Exercise brief
Go through the entries one line at a time, and gather every line that has the word "parts".

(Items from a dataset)

»»

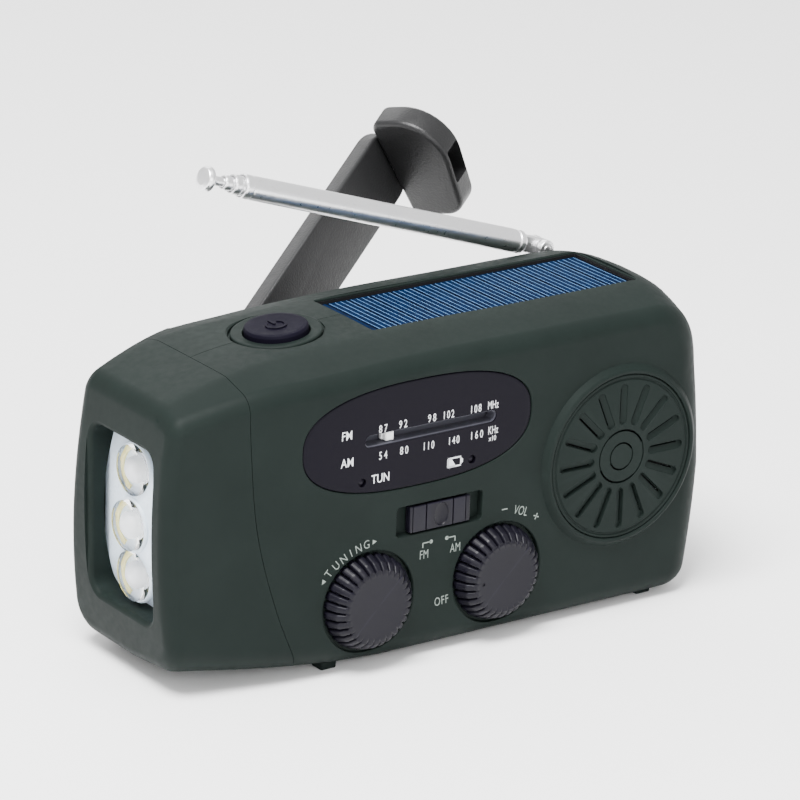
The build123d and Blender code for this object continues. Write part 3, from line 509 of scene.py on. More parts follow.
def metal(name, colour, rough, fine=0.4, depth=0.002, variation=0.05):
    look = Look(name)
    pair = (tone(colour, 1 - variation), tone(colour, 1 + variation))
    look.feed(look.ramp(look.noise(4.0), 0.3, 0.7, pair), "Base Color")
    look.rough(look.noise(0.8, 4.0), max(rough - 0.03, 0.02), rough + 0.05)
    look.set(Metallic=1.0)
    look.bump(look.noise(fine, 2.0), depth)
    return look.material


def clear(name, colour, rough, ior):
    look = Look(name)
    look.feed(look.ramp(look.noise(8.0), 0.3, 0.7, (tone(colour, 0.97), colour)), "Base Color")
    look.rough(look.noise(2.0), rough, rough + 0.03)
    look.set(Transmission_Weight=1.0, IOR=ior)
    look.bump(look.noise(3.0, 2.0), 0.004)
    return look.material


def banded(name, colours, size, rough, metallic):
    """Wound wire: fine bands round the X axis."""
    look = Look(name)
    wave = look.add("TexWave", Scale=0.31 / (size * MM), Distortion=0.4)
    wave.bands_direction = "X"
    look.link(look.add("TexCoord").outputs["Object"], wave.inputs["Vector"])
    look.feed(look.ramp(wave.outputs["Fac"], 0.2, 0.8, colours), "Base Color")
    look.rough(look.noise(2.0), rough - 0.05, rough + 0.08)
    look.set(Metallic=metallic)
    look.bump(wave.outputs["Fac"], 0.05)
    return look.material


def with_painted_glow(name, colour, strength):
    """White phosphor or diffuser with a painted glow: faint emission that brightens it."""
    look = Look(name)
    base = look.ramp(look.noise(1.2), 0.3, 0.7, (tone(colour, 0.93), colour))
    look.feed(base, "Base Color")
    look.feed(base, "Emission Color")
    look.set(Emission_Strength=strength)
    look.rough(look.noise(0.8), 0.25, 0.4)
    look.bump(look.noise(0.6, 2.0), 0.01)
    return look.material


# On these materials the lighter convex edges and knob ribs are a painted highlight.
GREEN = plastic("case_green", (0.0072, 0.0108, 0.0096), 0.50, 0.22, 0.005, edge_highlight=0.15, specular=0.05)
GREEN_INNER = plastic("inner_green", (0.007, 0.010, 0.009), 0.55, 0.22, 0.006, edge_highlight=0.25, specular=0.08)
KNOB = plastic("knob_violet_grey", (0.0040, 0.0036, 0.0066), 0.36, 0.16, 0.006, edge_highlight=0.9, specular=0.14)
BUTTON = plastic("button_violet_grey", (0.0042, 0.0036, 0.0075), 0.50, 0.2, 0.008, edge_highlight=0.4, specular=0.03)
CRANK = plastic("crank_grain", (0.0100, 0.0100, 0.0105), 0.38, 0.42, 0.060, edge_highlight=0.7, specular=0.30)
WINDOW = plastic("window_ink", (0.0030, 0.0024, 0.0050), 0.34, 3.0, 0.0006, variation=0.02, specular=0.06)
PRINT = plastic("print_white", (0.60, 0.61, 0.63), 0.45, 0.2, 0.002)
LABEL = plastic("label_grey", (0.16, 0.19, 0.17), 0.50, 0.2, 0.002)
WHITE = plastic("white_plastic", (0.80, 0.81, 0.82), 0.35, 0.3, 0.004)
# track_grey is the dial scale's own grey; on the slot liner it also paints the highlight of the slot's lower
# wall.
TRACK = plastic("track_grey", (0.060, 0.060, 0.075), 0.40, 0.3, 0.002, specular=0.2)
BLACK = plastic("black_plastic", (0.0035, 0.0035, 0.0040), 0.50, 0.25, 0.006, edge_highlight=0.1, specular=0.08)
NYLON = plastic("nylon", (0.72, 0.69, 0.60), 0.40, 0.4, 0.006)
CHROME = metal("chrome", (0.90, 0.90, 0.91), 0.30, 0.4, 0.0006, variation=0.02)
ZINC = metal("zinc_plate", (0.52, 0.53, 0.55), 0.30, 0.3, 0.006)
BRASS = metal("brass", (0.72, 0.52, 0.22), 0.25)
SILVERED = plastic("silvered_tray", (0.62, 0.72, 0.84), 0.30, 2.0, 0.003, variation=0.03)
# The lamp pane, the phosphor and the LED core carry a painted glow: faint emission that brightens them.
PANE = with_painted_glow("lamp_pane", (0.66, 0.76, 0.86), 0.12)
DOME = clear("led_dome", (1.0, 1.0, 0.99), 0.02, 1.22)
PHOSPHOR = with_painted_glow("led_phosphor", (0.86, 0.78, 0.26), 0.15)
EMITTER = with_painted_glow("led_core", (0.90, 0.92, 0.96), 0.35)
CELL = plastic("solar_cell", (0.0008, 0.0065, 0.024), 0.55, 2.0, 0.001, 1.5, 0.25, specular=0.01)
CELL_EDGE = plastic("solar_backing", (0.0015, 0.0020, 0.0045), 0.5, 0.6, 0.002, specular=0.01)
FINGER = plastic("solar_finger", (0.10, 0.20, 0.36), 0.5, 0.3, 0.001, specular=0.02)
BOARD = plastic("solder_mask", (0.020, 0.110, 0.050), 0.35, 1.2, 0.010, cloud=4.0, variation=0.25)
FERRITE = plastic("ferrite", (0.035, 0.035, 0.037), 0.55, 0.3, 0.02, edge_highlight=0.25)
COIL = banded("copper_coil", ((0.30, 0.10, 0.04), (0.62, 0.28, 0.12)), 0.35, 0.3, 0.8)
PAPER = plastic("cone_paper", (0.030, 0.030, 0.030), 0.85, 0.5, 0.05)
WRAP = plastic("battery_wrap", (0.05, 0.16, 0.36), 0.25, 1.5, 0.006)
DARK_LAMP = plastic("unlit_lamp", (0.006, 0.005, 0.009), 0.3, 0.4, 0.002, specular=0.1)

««
»»

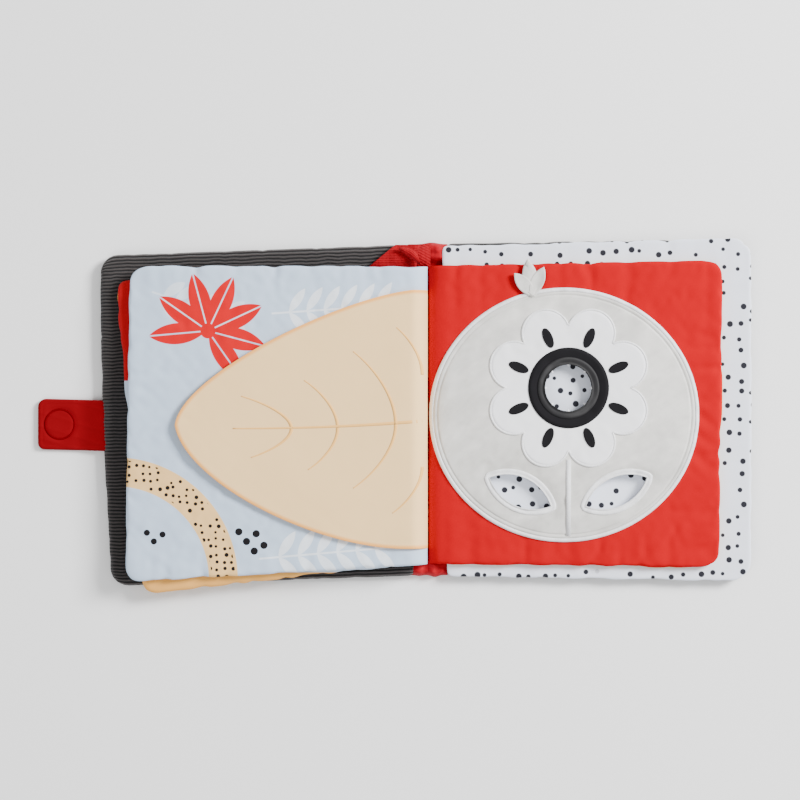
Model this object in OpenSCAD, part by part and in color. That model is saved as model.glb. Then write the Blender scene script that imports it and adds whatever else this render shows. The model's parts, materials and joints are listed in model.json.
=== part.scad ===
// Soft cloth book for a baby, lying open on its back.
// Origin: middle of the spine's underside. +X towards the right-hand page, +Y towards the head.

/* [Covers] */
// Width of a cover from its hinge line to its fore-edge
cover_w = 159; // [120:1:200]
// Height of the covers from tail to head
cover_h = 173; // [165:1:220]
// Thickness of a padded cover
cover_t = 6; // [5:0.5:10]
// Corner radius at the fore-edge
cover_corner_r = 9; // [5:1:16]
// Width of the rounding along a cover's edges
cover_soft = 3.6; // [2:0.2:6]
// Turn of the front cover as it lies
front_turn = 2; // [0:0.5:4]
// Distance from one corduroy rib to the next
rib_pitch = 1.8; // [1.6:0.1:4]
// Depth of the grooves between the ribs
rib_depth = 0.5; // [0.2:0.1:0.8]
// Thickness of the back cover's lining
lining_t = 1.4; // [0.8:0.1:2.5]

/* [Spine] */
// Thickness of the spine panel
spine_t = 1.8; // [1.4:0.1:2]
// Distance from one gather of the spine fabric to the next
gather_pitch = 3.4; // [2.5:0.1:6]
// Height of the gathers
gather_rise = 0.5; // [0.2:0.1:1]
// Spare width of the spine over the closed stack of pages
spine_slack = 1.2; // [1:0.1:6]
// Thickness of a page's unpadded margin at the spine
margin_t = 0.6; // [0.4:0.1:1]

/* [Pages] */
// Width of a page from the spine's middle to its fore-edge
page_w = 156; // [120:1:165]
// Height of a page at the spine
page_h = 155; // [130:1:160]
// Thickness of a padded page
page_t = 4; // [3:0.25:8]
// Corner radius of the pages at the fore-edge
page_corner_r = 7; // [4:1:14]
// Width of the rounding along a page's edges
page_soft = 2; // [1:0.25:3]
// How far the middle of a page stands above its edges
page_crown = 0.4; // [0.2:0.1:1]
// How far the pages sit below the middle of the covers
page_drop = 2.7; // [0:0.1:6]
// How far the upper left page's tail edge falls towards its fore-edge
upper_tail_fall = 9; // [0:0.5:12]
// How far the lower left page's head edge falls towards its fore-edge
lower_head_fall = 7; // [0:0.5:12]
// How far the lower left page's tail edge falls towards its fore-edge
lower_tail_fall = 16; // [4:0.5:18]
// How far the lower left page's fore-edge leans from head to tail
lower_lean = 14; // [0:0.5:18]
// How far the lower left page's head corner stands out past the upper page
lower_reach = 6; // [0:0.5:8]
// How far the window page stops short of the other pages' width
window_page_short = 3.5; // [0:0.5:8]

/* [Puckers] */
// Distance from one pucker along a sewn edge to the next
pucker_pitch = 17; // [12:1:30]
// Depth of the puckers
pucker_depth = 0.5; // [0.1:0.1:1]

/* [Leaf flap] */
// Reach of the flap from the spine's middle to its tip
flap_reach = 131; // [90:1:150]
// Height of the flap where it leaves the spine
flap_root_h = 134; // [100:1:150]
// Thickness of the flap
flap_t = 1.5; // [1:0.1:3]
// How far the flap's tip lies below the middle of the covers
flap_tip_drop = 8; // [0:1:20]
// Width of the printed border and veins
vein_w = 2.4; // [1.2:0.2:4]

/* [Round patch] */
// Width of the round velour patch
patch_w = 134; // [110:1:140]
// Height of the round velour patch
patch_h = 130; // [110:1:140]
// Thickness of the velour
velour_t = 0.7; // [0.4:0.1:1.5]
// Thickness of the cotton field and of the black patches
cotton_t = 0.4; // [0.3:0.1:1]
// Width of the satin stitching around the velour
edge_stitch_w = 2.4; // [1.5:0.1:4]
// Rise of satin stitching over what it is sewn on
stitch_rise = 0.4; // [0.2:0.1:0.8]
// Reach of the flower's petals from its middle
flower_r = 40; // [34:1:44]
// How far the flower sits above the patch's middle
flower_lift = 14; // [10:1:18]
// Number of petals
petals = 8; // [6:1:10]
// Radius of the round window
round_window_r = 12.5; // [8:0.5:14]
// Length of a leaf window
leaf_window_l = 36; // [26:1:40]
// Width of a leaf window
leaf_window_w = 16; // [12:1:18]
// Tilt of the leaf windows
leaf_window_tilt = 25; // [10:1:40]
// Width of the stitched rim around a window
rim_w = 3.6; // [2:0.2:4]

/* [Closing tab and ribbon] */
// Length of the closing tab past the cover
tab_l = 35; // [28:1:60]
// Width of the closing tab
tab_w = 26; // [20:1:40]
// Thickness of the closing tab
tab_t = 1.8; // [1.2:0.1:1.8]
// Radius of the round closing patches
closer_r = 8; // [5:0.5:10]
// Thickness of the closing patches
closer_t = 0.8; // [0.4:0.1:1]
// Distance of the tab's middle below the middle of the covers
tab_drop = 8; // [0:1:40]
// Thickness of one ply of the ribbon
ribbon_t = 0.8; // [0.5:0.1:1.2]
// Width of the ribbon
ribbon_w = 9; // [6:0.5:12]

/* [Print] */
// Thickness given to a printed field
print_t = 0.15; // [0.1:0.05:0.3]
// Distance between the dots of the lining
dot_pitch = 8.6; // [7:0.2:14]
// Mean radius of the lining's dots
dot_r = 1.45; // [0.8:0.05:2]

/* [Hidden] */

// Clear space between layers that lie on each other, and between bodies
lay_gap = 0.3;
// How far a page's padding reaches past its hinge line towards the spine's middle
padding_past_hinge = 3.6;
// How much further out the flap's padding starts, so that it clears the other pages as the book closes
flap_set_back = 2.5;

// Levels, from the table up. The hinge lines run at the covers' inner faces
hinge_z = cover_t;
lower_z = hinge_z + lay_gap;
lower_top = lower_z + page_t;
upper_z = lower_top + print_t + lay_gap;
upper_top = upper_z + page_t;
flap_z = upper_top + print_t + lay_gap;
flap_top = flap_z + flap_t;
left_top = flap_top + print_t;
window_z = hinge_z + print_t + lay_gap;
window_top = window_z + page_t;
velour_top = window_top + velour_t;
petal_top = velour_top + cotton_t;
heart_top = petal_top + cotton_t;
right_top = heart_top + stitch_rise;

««

Exercise result
The build123d and Blender code for this object continues. Write part 3, from line 509 of scene.py on. More parts follow.
Model this object in OpenSCAD, part by part and in color. That model is saved as model.glb. Then write the Blender scene script that imports it and adds whatever else this render shows. The model's parts, materials and joints are listed in model.json.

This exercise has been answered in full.